I dispute the argument that employees would be 'worked to the bone' if Sundays were treated properly. I suspect that it would be smaller businesses that already have the right to unrestricted hours that have this practise already and is not something that larger businesses would engage in. Again, a fallacy on behalf of the unions, I reckon.

Sunday trading regulations also ensure a two-tier system for employees, essentially one where certain occupations are given the opportunity to maximise their earnings and others aren't.

As some sort of compromise, I'm sure deregulation could include some sort of qualifiers, such as non-waivable rights to decline Sunday work by employees.

My only other concern is that this could be some sort of sop to keep the Christian fringe of the party content with some sort of token bone. Personally, I think we should discard with religious influences- however irrelevent- and stick to common sense rational thought.

This should be for the market to decide, not the state which has far more important things to worry about as we all know.

It always makes me laugh when people talk about Sunday being a day of rest. I don't want it to be a day of rest, I want to be able to shop when I choose.

This is an over-reaction to the whole supermarket issue and its possible unfair practices.
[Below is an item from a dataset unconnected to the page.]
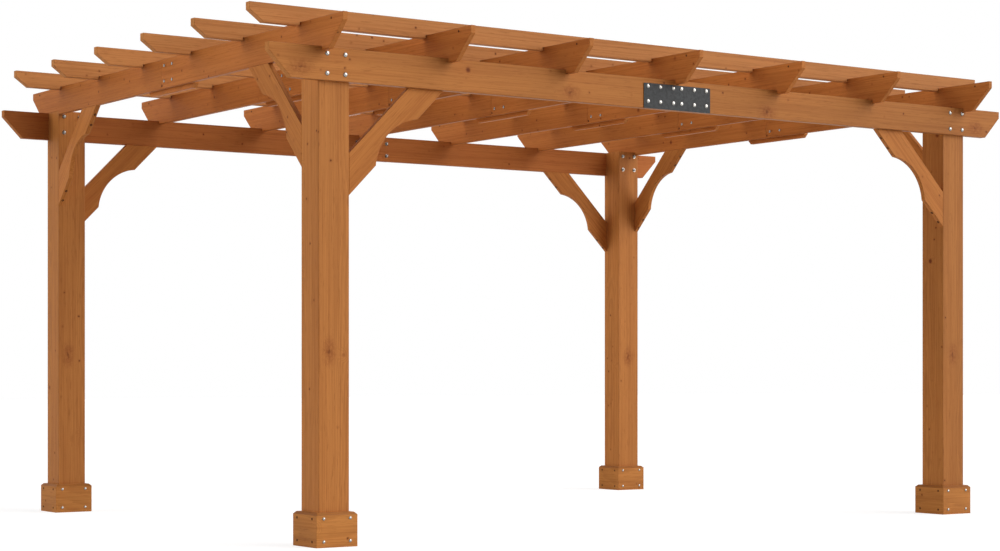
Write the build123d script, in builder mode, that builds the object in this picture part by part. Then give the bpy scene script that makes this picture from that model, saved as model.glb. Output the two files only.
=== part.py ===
"""Open wooden pergola: four posts, two long beams, seven rafters, six purlins and eight knee braces.

Millimetres. The origin is on the ground at the middle of the footprint.
X runs along the beams, Y runs from the front beam to the back beam, Z is up.
"""

import os

from build123d import *

# Stock that the pergola is cut from
post_side = 145.0
board_height = 138.0
board_thickness = 24.0
beam_thickness = 36.0
purlin_height = 80.0
purlin_thickness = 36.0
brace_width = 125.0
plate_thickness = 3.0

# Layout of the frame. Rafters are set out from the left and purlins from the front, each bay a little
# off the even pitch, and the last bay takes up the rest
beam_length = 4267.0
beam_overhang = 242.5
rafter_length = 3220.0
rafter_overhang = 175.5
purlin_overhang = 242.5
rafter_count = 7
rafter_bay_loss = 2.8
purlin_count = 6
purlin_bay_gain = 5.4
beam_top = 2064.0
beam_housing = 16.0
rafter_notch = 17.0
purlin_notch = 16.0

# Shaped ends: a short upright nose above a sloping cut
beam_nose = 33.0
beam_slope_run = 102.0
rafter_nose = 33.0
rafter_slope_run = 115.0
purlin_nose = 32.0
purlin_slope_run = 66.0

# Splices in the middle of the beams and rafters
joint_gap = 1.0
rafter_joint_y = 66.0
splice_board_length = 475.0
splice_board_shift = 8.0
splice_board_drop = 21.0
splice_corner = 20.0
plate_length = 392.0
plate_height = 115.0
plate_corner = 4.0
plate_shift = -8.0

# Knee braces
brace_leg = 468.0
brace_scoop_start = 185.0
brace_scoop_depth = 52.0

# Boxed foot of each post
foot_height = 144.0
foot_thickness = 26.0
foot_chamfer = 11.0

# Play where one timber drops over another
notch_play = 1.0
purlin_notch_play = 7.0

# Eased edges of every timber
edge_ease = 1.5

# Levels and lines that follow from the sizes above
beam_bottom = beam_top - board_height
rafter_bottom = beam_top - rafter_notch
rafter_top = rafter_bottom + board_height
purlin_bottom = rafter_top - purlin_notch
purlin_top = purlin_bottom + purlin_height
post_outer_x = beam_length / 2 - beam_overhang
post_x = post_outer_x - post_side / 2
beam_outer_y = rafter_length / 2 - rafter_overhang
beam_inner_y = beam_outer_y - beam_thickness
post_outer_y = beam_inner_y + beam_housing
post_y = post_outer_y - post_side / 2
post_inner_y = post_outer_y - post_side
end_rafter_x = post_outer_x - board_thickness / 2
end_purlin_y = post_inner_y - purlin_thickness / 2
rafter_pitch = 2 * end_rafter_x / (rafter_count - 1) - rafter_bay_loss
purlin_pitch = 2 * end_purlin_y / (purlin_count - 1) + purlin_bay_gain
rafter_lines = [-end_rafter_x + rafter_pitch * i for i in range(rafter_count - 1)] + [end_rafter_x]
purlin_lines = [-end_purlin_y + purlin_pitch * i for i in range(purlin_count - 1)] + [end_purlin_y]
SIDES = {"front": -1, "back": 1}
HANDS = {"left": -1, "right": 1}

os.makedirs("parts", exist_ok=True)


def save(part, node):
    """Label one sub-part and write it to its own STEP file."""
    part.label = node
    export_step(part, f"parts/{node}.step")


def ease_edges(piece, plane):
    """Take the sharpness off the edges of the faces that lie parallel to a plane."""
    chamfer(piece.faces().filter_by(plane).edges(), edge_ease)


def make_post(hand, side):
    """Square post with a housing on its outer face for the long beam."""
    with BuildPart() as post:
        with Locations((hand * post_x, side * post_y, 0)):
            Box(post_side, post_side, beam_top, align=(Align.CENTER, Align.CENTER, Align.MIN))
        chamfer(post.edges().filter_by(Axis.Z), edge_ease)
        with Locations((hand * post_x, side * post_outer_y, beam_bottom)):
            Box(
                post_side,
                2 * beam_housing,
                board_height,
                align=(Align.CENTER, Align.CENTER, Align.MIN),
                mode=Mode.SUBTRACT,
            )
    return post.part


def make_foot_boards(turn):
    """One mitred board on the same face of all four feet, with its top outer edge chamfered."""
    outer = post_side / 2 + foot_thickness
    inner = post_side / 2
    corner = outer - edge_ease
    mitre = outer - edge_ease / 2
    centres = [(hand * post_x, side * post_y) for side in SIDES.values() for hand in HANDS.values()]
    with BuildPart() as boards:
        with BuildSketch():
            with Locations(*[Location((x, y, 0), (0, 0, turn)) for x, y in centres]):
                Polygon(
                    (-corner, -outer),
                    (corner, -outer),
                    (mitre, -mitre),
                    (inner, -inner),
                    (-inner, -inner),
                    (-mitre, -mitre),
                    align=None,
                )
        extrude(amount=foot_height)
        with Locations(*[Location((x, y, foot_height), (0, 0, turn)) for x, y in centres]):
            with Locations((0, -outer, 0)):
                Box(
                    2 * outer,
                    foot_chamfer * 2**0.5,
                    foot_chamfer * 2**0.5,
                    rotation=(45, 0, 0),
                    mode=Mode.SUBTRACT,
                )
    return boards.part


def make_beam_half(hand, side):
    """Half of a long beam, from the splice at mid-length to its shaped end."""
    end = hand * beam_length / 2
    start = hand * joint_gap / 2
    with BuildPart() as half:
        with BuildSketch(Plane.XZ.offset(-side * beam_inner_y)):
            with BuildLine():
                Polyline(
                    (start, beam_bottom),
                    (start, beam_top),
                    (end, beam_top),
                    (end, beam_top - beam_nose),
                    (end - hand * beam_slope_run, beam_bottom),
                    close=True,
                )
            make_face()
        extrude(amount=-side * beam_thickness)
        ease_edges(half, Plane.XZ)
    return half.part


def make_splice_plate(side):
    """Steel plate across the splice, on the outer face of the beam."""
    with BuildPart() as plate:
        with BuildSketch(Plane.XZ.offset(-side * beam_outer_y)):
            with Locations((plate_shift, beam_bottom + plate_height / 2)):
                RectangleRounded(plate_length, plate_height, plate_corner)
        extrude(amount=-side * plate_thickness)
    return plate.part


def make_rafter_half(x, side, at_post):
    """Part of a rafter on one side of its splice, notched over the beam, or over beam and post."""
    end = side * rafter_length / 2
    start = rafter_joint_y + side * joint_gap / 2
    notch_outer = side * (beam_outer_y + notch_play)
    notch_inner = side * ((post_inner_y if at_post else beam_inner_y) - notch_play)
    with BuildPart() as half:
        with BuildSketch(Plane.YZ.offset(x - board_thickness / 2)):
            with BuildLine():
                Polyline(
                    (start, rafter_bottom),
                    (start, rafter_top),
                    (end, rafter_top),
                    (end, rafter_top - rafter_nose),
                    (end - side * rafter_slope_run, rafter_bottom),
                    (notch_outer, rafter_bottom),
                    (notch_outer, beam_top),
                    (notch_inner, beam_top),
                    (notch_inner, rafter_bottom),
                    close=True,
                )
            make_face()
        extrude(amount=board_thickness)
        ease_edges(half, Plane.YZ)
    return half.part


def make_splice_boards():
    """Boards that carry the rafter splices, one on the right-hand face of each rafter."""
    centre_z = rafter_bottom - splice_board_drop + board_height / 2
    with BuildPart() as boards:
        for x in rafter_lines:
            with BuildSketch(Plane.YZ.offset(x + board_thickness / 2)) as outline:
                with Locations((splice_board_shift, centre_z)):
                    Rectangle(splice_board_length, board_height)
                chamfer(outline.vertices(), splice_corner)
            extrude(amount=board_thickness)
        ease_edges(boards, Plane.YZ)
    return boards.part


def make_purlin(y):
    """Top purlin with both ends shaped and a shallow notch over every rafter."""
    end = post_outer_x + purlin_overhang
    with BuildPart() as purlin:
        with BuildSketch(Plane.XZ.offset(-y - purlin_thickness / 2)):
            with BuildLine():
                Polyline(
                    (-end, purlin_top),
                    (end, purlin_top),
                    (end, purlin_top - purlin_nose),
                    (end - purlin_slope_run, purlin_bottom),
                    (purlin_slope_run - end, purlin_bottom),
                    (-end, purlin_top - purlin_nose),
                    close=True,
                )
            make_face()
        extrude(amount=purlin_thickness)
        ease_edges(purlin, Plane.XZ)
        with Locations(*[(x, y, purlin_bottom) for x in rafter_lines]):
            Box(
                board_thickness + 2 * purlin_notch_play,
                purlin_thickness,
                2 * purlin_notch,
                mode=Mode.SUBTRACT,
            )
    return purlin.part


def make_brace(plane, amount):
    """Knee brace in the given plane: first axis away from the post, second axis down from the top."""
    inner_leg = brace_leg - brace_width * 2**0.5
    shift = brace_scoop_start / 2**0.5
    middle = brace_leg / 2 - brace_scoop_depth / 2**0.5
    with BuildPart() as brace:
        with BuildSketch(plane):
            with BuildLine():
                Polyline(
                    (brace_leg - shift, shift),
                    (brace_leg, 0),
                    (inner_leg, 0),
                    (0, inner_leg),
                    (0, brace_leg),
                    (shift, brace_leg - shift),
                )
                ThreePointArc(
                    (shift, brace_leg - shift), (middle, middle), (brace_leg - shift, shift)
                )
            make_face()
        extrude(amount=amount)
        ease_edges(brace, plane)
    return brace.part


def make_beam_brace(hand, side):
    """Brace from the post up to the underside of the beam, flush with the post's outer face."""
    corner = (hand * (post_x - post_side / 2), side * post_outer_y, beam_bottom)
    plane = Plane(origin=corner, x_dir=(-hand, 0, 0), z_dir=(0, -hand, 0))
    return make_brace(plane, hand * side * board_thickness)


def make_rafter_brace(hand, side):
    """Brace from the post up to the underside of the end rafter, flush with the post's outer face."""
    corner = (hand * post_outer_x, side * post_inner_y, rafter_bottom)
    plane = Plane(origin=corner, x_dir=(0, -side, 0), z_dir=(side, 0, 0))
    return make_brace(plane, -hand * side * board_thickness)


for side_name, side in SIDES.items():
    save(make_splice_plate(side), f"{side_name}_splice_plate")
    for hand_name, hand in HANDS.items():
        corner_name = f"{side_name}_{hand_name}"
        save(make_post(hand, side), f"{corner_name}_post")
        save(make_beam_half(hand, side), f"{side_name}_beam_{hand_name}_half")
        save(make_beam_brace(hand, side), f"{corner_name}_beam_brace")
        save(make_rafter_brace(hand, side), f"{corner_name}_rafter_brace")

for turn, face_name in enumerate(("front", "right", "back", "left")):
    save(make_foot_boards(90 * turn), f"{face_name}_foot_boards")

for number, x in enumerate(rafter_lines, start=1):
    at_post = number in (1, rafter_count)
    for side_name, side in SIDES.items():
        save(make_rafter_half(x, side, at_post), f"rafter_{number}_{side_name}_half")

for number, y in enumerate(purlin_lines, start=1):
    save(make_purlin(y), f"purlin_{number}")

save(make_splice_boards(), "rafter_splice_boards")
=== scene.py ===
# %% [markdown]
# # A timber pergola, dressed for its portrait
# The frame was sawn and notched in CAD, and arrives here as forty-odd named timbers and plates. This
# lesson gives them cedar that has been stained and oiled, black steel splice plates, and every bolt,
# washer and screw, and then lights them as a product photograph would. Everything is in metres: X along
# the long beams, Y from front to back, Z up.

# %% Load the frame
from math import cos, pi, radians, sin, sqrt

import bpy
from mathutils import Matrix, Vector


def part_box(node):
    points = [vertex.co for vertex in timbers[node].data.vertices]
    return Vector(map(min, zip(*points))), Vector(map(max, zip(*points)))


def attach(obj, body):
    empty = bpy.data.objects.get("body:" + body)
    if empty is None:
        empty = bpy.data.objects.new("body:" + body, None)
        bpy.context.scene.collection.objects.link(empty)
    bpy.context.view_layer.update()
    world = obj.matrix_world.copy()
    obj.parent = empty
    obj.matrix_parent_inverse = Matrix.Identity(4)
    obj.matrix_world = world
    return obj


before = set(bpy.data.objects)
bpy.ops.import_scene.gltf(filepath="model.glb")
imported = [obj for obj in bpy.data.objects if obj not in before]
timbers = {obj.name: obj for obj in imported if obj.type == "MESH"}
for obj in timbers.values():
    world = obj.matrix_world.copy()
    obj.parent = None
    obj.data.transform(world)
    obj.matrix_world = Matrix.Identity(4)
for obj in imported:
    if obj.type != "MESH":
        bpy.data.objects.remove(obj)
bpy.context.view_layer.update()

print("timbers and plates:", len(timbers))

# %% [markdown]
# The camera stands low and to the left of the front, and looks level into the frame. A level camera keeps
# every post upright in the picture. The picture is then slid upwards with the lens shift, as an
# architect's camera does, so that the roof fits without tilting the view.

# %% The camera
CAMERA_PLACE = (-6.3197, -9.1601, 0.7341)
CAMERA_TURN = radians(-34.56)
FOCAL_LENGTH = 77.72
SENSOR_WIDTH = 36.0
PICTURE_RISE = 0.094
VIEW_DEPTH = 200.0

lens = bpy.data.cameras.new("lens")
lens.sensor_width = SENSOR_WIDTH
lens.lens = FOCAL_LENGTH
lens.shift_y = PICTURE_RISE
lens.clip_end = VIEW_DEPTH
camera = bpy.data.objects.new("camera", lens)
camera.location = CAMERA_PLACE
camera.rotation_euler = (radians(90), 0.0, CAMERA_TURN)
bpy.context.scene.collection.objects.link(camera)
bpy.context.scene.camera = camera
print("camera stands", round(Vector(CAMERA_PLACE).length, 2), "m from the middle")

# %% [markdown]
# Materials are wired from nodes, so it helps to have a small bench of helpers first: one that adds a node
# and sets its sockets, and a few for the sums that come up again and again.

# %% Helpers for node trees
def add(tree, kind, inputs=None, **settings):
    """Add a node, set its properties, and set or link its inputs."""
    node = tree.nodes.new(kind)
    for name, value in settings.items():
        setattr(node, name, value)
    for key, value in (inputs or {}).items():
        socket = node.inputs[key]
        if isinstance(value, bpy.types.NodeSocket):
            tree.links.new(value, socket)
        else:
            socket.default_value = value
    return node


def sum_of(tree, operation, a, b=0.0, c=0.0):
    """One Math node; a, b and c are numbers or sockets."""
    return add(tree, "ShaderNodeMath", {0: a, 1: b, 2: c}, operation=operation).outputs[0]


def vector_sum(tree, operation, a, b=(0.0, 0.0, 0.0)):
    """One Vector Math node that gives a vector."""
    return add(tree, "ShaderNodeVectorMath", {0: a, 1: b}, operation=operation).outputs["Vector"]


def length_of(tree, vector):
    """The length of a vector."""
    return add(tree, "ShaderNodeVectorMath", {0: vector}, operation="LENGTH").outputs["Value"]


def vector_of(tree, x=0.0, y=0.0, z=0.0):
    """A vector put together from numbers or sockets."""
    return add(tree, "ShaderNodeCombineXYZ", {0: x, 1: y, 2: z}).outputs[0]


def blend_colours(tree, factor, a, b):
    """Mix two colours by a factor."""
    return add(tree, "ShaderNodeMix", {0: factor, 6: a, 7: b}, data_type="RGBA").outputs[2]


def step_between(tree, value, low, high, to_low=0.0, to_high=1.0):
    """A smooth step of a value from low to high."""
    limits = {"Value": value, "From Min": low, "From Max": high, "To Min": to_low, "To Max": to_high}
    return add(tree, "ShaderNodeMapRange", limits, interpolation_type="SMOOTHSTEP").outputs[0]


def fade(tree, value, near, far, most=1.0):
    """The most up to the near value, nothing beyond the far one, and smooth between."""
    return step_between(tree, value, near, far, most, 0.0)


def noise(tree, vector, scale=1.0, detail=2.0, roughness=0.5, out="Fac"):
    """Soft noise of a vector."""
    kind = {"Vector": vector, "Scale": scale, "Detail": detail, "Roughness": roughness}
    return add(tree, "ShaderNodeTexNoise", kind).outputs[out]


def start_material(name):
    """A new material with an empty node tree; returns both."""
    material = bpy.data.materials.new(name)
    material.use_nodes = True
    material.node_tree.nodes.clear()
    return material, material.node_tree


print("node helpers ready")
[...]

If they are uncovered then fine, the companies must be punished and remedies ordered, but don't prevent people from the freedom to choose when to shop in the meantime.

This would have been a perfect opportunity to reach out north of the border and clearly state that Scotland has a far better and fairer system and the Conservatives would be adopting their policy.

I realise this thread is nearly 3 months old, but I've only just found out about this decision, and frankly I'm hopping mad n(with all 3 parties)!

Why? Because I hope to go back into education as a (fairly) matue student in 12 months time, and working on a weekend to help pay for it was definately part of the game plan.

Not anymore it would seem! Grrrrrrrrrrrrrrr.